Phase 3 · W19–W20
W19–W20: Prompting Patterns for Ops (safe prompts, constraints)
Make LLM outputs predictable, constrained, and parseable so they are actually usable in operations.
Suggested time: 4–6 hours/week
Outcomes
- 3–5 prompt templates that solve real ops tasks.
- A strict output schema (JSON) that your app can parse.
- Guardrails: what the model is allowed to say and not say.
- A fallback strategy (unknown / needs-human).
- A mini evaluation run against your golden set.
Deliverables
- 3 prompt templates in the repo with clear input/output format.
- JSON schema or TS type for output with validation in code.
- Guardrails doc with allowed labels and unknown behavior rules.
- Mini evaluation report with accuracy, failures, and next improvements.
Prerequisites
- W17–W18: Ticket Data Modeling & Labeling
W19–W20: Prompting Patterns for Ops (safe prompts, constraints)
What you’re doing
You’re making LLM output predictable enough to be used in operations.
The biggest mistake people make:
- they ask the model “what do you think?”
- get a nice paragraph
- and call it automation
Ops needs:
- structure
- constraints
- reproducibility
- a clear “I don’t know” path
Time: 4–6 hours/week
Output: a set of prompt templates + output schemas + safety rules + a small eval routine using your golden set
The promise (what you’ll have by the end)
By the end of W20 you will have:
- 3–5 prompt templates that solve real ops tasks
- A strict output schema (JSON) that your app can parse
- Guardrails: what the model is allowed to say and not say
- A fallback strategy (unknown / needs-human)
- A mini evaluation run against your golden set
The rule: no free-form output in production
If the output is not parseable, it’s not usable.
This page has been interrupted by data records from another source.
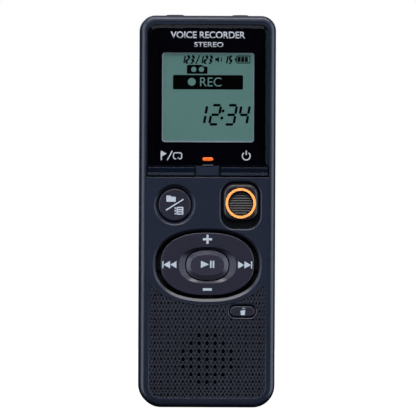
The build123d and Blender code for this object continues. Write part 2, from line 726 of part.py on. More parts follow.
def rear_case():
    inner = WIDTH / 2 - WALL
    shell = BODY - plate(Rectangle(99, 2 * HEIGHT + 99), -1, PARTING)
    shell -= plate(outline(WALL), PARTING, DEPTH - BACK_WALL)
    lining = outline(0.8) & box_sketch(-inner, inner, 1.0, COVER_TOP + 2)
    shell += plate(lining, COVER_D - LEDGE, COVER_D)
    shell += block(
        -TRAY_HALF - 1, TRAY_HALF + 1, TRAY_LOW - 1, TRAY_HIGH + 1, TRAY_FLOOR, COVER_D
    )
    shell -= block(-TRAY_HALF, TRAY_HALF, TRAY_LOW, TRAY_HIGH, TRAY_FLOOR + 0.5, COVER_D + 1)
    shell += block(-0.3, 0.3, TRAY_LOW, TRAY_HIGH, TRAY_FLOOR + 0.4, TRAY_FLOOR + 1.6)
    for x, z in SCREWS:
        shell += post(x, z, SCREW_BOSS_R, PARTING, DEPTH - BACK_WALL)
        shell -= post(x, z, SCREW_R + 0.15, PARTING, DEPTH)
        shell -= post(x, z, SCREW_HEAD_R + 0.15, SCREW_SEAT, DEPTH + 1)
    shell -= cover_space(0.1)
    for side in (-1, 1):
        shell -= jack_hole(side)
    mic_hole = Pos(0, FRONT_Y + MIC_D, HEIGHT) * Cylinder(0.6, 3 * WALL)
    return shell - mic_hole


def battery_cover():
    """The sliding cover: the back's own surface, with a ribbed thumb rest and an arrow."""
    cover = BODY & cover_space()
    cover -= block(-TRAY_HALF, TRAY_HALF, TRAY_LOW, COVER_TOP + 1, COVER_D, COVER_D + 0.45)
    for i in range(7):
        z = 66.0 + 1.3 * i
        cover -= block(-5.5, 5.5, z, z + 0.6, DEPTH - 0.35, DEPTH + 1)
    arrow = Pos(0, 60.5) * Triangle(a=5.0, b=5.0, c=5.0, rotation=180)
    cover -= plate(arrow, DEPTH - 0.3, DEPTH + 1)
    return cover


def case_screw(x, z):
    head = post(x, z, SCREW_HEAD_R, SCREW_SEAT, SCREW_SEAT + 1.0)
    head = fillet(back_edges(head), 0.3)
    cross = Pos(x, z) * (Rectangle(1.7, 0.42) + Rectangle(0.42, 1.7))
    head -= plate(cross, SCREW_SEAT + 0.35, SCREW_SEAT + 1.1)
    return head + post(x, z, SCREW_R, SCREW_TIP, SCREW_SEAT)


# ---- cells and contacts ----
def upright(x, z, radius, length):
    """A round bar along Z whose lower end is at z, on a cell's axis."""
    rod = Cylinder(radius, length, align=(Align.CENTER, Align.CENTER, Align.MIN))
    return Pos(x, FRONT_Y + CELL_D, z) * rod


def cell(x, bottom, nub_up):
    body_long = CELL_LONG - 1.0
    start = bottom if nub_up else bottom + 1.0
    body = upright(x, start, CELL_R, body_long)
    body = fillet(body.edges().filter_by(GeomType.CIRCLE), 0.5)
    nub = upright(x, start + body_long if nub_up else bottom, 1.9, 1.0)
    return body + nub


def contact_plate(x0, x1, z):
    return block(x0, x1, z, z + CONTACT, CELL_D - 3.6, CELL_D + 3.6)


def coil_spring(x, z):
    """A short open coil between a contact plate and a cell's flat end."""
    wire = 0.3
    turns = 4
    climb = SPRING_LONG - 2 * wire
    path = Pos(x, FRONT_Y + CELL_D, z + wire) * Helix(climb / turns, climb, 2.6)
    section = Plane(path @ 0, z_dir=path % 0) * Circle(wire)
    return sweep(section, path=path, is_frenet=True)


def cell_parts():
    low = TRAY_LOW + CONTACT
    high = TRAY_HIGH - CONTACT
    return {
        "battery_cell_left": cell(-CELL_X, low + SPRING_LONG, nub_up=True),
        "battery_cell_right": cell(CELL_X, low, nub_up=False),
        "bridge_contact": contact_plate(-9.5, 9.5, TRAY_LOW),
        "positive_terminal": contact_plate(-9.5, -1.2, high),
        "negative_terminal": contact_plate(1.2, 9.5, high),
        "battery_springs": Part() + [coil_spring(-CELL_X, low), coil_spring(CELL_X, low + CELL_LONG)],
    }


# ---- every piece ----
def build():
    pieces = {
        "front_case": front_case(),
        "rear_case": rear_case(),
        "battery_cover": battery_cover(),
        "display_window": display_window(),
        "window_mask": window_mask(),
        "record_lamp": record_lamp(),
        "index_button": bar_key(INDEX_BAR),
        "power_button": bar_key(POWER_BAR),
        "menu_button": menu_key(),
        "erase_button": erase_key(),
        "play_button": play_key(),
        "play_key_boss": key_boss(0, PAD_Z, 1.6, 2.35),
        "dpad_ring": pad_ring(),
        "dpad_side_bosses": pad_bosses(),
        "dpad_rocker_plate": rocker_plate(),
        "rec_slider": slide_knob(),
        "keypad_sheet": keypad_sheet(),
        "dome_switches": dome_switches(),
        "main_board": main_board(),
        "mic_jack": jack(-1),
        "ear_jack": jack(1),
        "jack_contacts": jack_contacts(),
        "speaker_lead_red": speaker_lead(-2.0),
        "speaker_lead_black": speaker_lead(2.0),
        "case_screws": Part() + [case_screw(x, z) for x, z in SCREWS],
    }
    for key, (x, z, radius) in KEY_PLACES.items():
        pieces[f"{key}_key_boss"] = key_boss(x, z, radius)
    groups = (lcd_parts, slide_parts, board_parts, usb_parts, microphone_parts, speaker_parts, cell_parts)
    for group in groups:
        pieces.update(group())
    return pieces


for name, piece in build().items():
    save(name, piece)
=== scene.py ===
"""Looks of the handheld voice recorder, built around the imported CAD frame.

Metres, +X to the right of the display, +Z to the jack end, -Y out of the display.
Outlines are drawn in millimetres as (x, z) and stood up at a depth behind the front face.
"""
import json
from math import cos, pi, radians, sin, sqrt

import bmesh
import bpy
from mathutils import Matrix, Vector


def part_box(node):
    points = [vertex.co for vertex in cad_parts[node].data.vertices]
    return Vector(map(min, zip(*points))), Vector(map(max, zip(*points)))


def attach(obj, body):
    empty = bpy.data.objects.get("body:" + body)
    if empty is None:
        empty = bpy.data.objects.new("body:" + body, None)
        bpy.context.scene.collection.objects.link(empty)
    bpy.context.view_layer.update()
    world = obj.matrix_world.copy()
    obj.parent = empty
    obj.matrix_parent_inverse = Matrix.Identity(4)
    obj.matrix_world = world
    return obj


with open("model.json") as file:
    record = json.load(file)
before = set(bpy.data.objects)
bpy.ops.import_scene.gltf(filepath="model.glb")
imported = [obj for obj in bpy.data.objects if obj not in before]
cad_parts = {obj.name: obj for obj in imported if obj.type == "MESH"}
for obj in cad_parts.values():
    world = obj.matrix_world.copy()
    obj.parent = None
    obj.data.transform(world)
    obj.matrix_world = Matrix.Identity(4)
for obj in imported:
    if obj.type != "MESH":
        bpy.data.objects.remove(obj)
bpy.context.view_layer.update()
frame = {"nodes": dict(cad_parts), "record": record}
scene = bpy.context.scene
NODES = frame["nodes"]

MM = 0.001
FRONT_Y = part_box("front_case")[0].y
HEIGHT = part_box("front_case")[1].z / MM
HALF_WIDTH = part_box("front_case")[1].x / MM
ROOT = "root_case"


# ------------------------------------------------------------------ camera and stage
SENSOR = 36.0
FRAME_WIDTH = 114.65 * MM
CAMERA_AWAY = 2.2
AIM = Vector((0.085 * MM, FRONT_Y, 54.97 * MM))
TURN = radians(-1.7)
ROLL = radians(0.25)


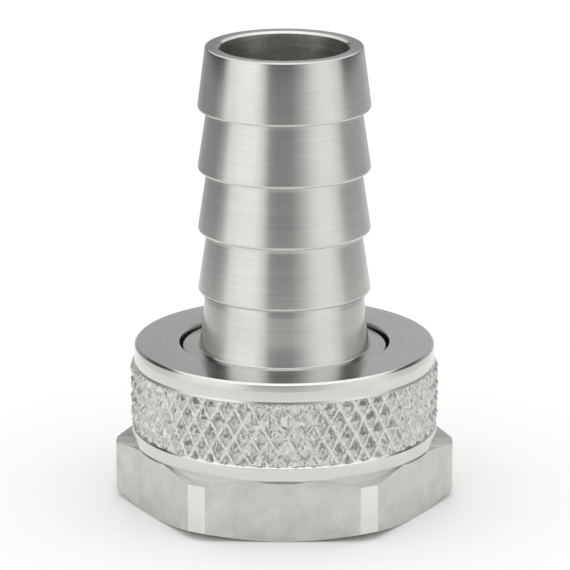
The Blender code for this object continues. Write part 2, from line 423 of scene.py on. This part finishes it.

Your model output must be:
- JSON
- with fixed keys
- with allowed values
- with confidence and reasons
Build your prompt kit (simple but real)
1) Define tasks (pick 3)
Pick tasks that are actually useful:
- classify ticket category
- route to team (dev/data/config/manual)
- suggest next steps checklist
- detect duplicates / similar tickets
- extract key fields (BP number, system, country, etc.)
Pick 3. Don’t do 10.
2) Define output schema (strict JSON)
Example keys:
- primary_label
- secondary_label (optional)
- confidence (0–1)
- extracted_fields (object)
- suggested_next_steps (array)
- needs_human (boolean)
- reasons (array of short bullet strings)
Keep it stable.
3) Write the prompt template (with constraints)
Your prompt must include:
- role (“You are an AMS triage assistant…”)
- input format
- allowed labels list
- output JSON schema
- instruction to say needs_human=true if unsure
- “do not invent facts” rule
4) Add refusal / unknown behavior
If the ticket is missing info:
- model must request missing fields
- or set needs_human=true
No guessing.
5) Add a mini-eval using your golden set
Run your prompt on the golden set and compute:
- accuracy of primary label
- % needs_human
- top failure patterns
This is how you stop lying to yourself.
Deliverables (you must ship these)
Deliverable A — Prompt templates
- 3 prompt templates stored in repo (as .md or .txt)
- Each has clear input/output format
Deliverable B — Output schema
- JSON schema / TS type exists
- Your code validates model output
Deliverable C — Guardrails doc
- A short doc:
- allowed labels
- “do not invent facts”
- when to set needs_human=true
Deliverable D — Mini evaluation report
- run results on golden set:
- accuracy
- failures
- what to improve next
Common traps (don’t do this)
Free answers are useless in ops.
- Trap 1: “Let it answer freely.”
Without eval you are doing vibes, not engineering.
- Trap 2: “No evaluation.”
If the model can’t say “I don’t know”, it will hallucinate.
- Trap 3: “No unknown path.”
Quick self-check (2 minutes)
Answer yes/no:
- Are outputs strict JSON with fixed keys?
- Do I have allowed labels and constraints in the prompt?
- Do I have a needs_human fallback path?
- Did I run a mini-eval on my golden set?
- Do I know my top 3 failure patterns?
If any “no” — fix it before moving on.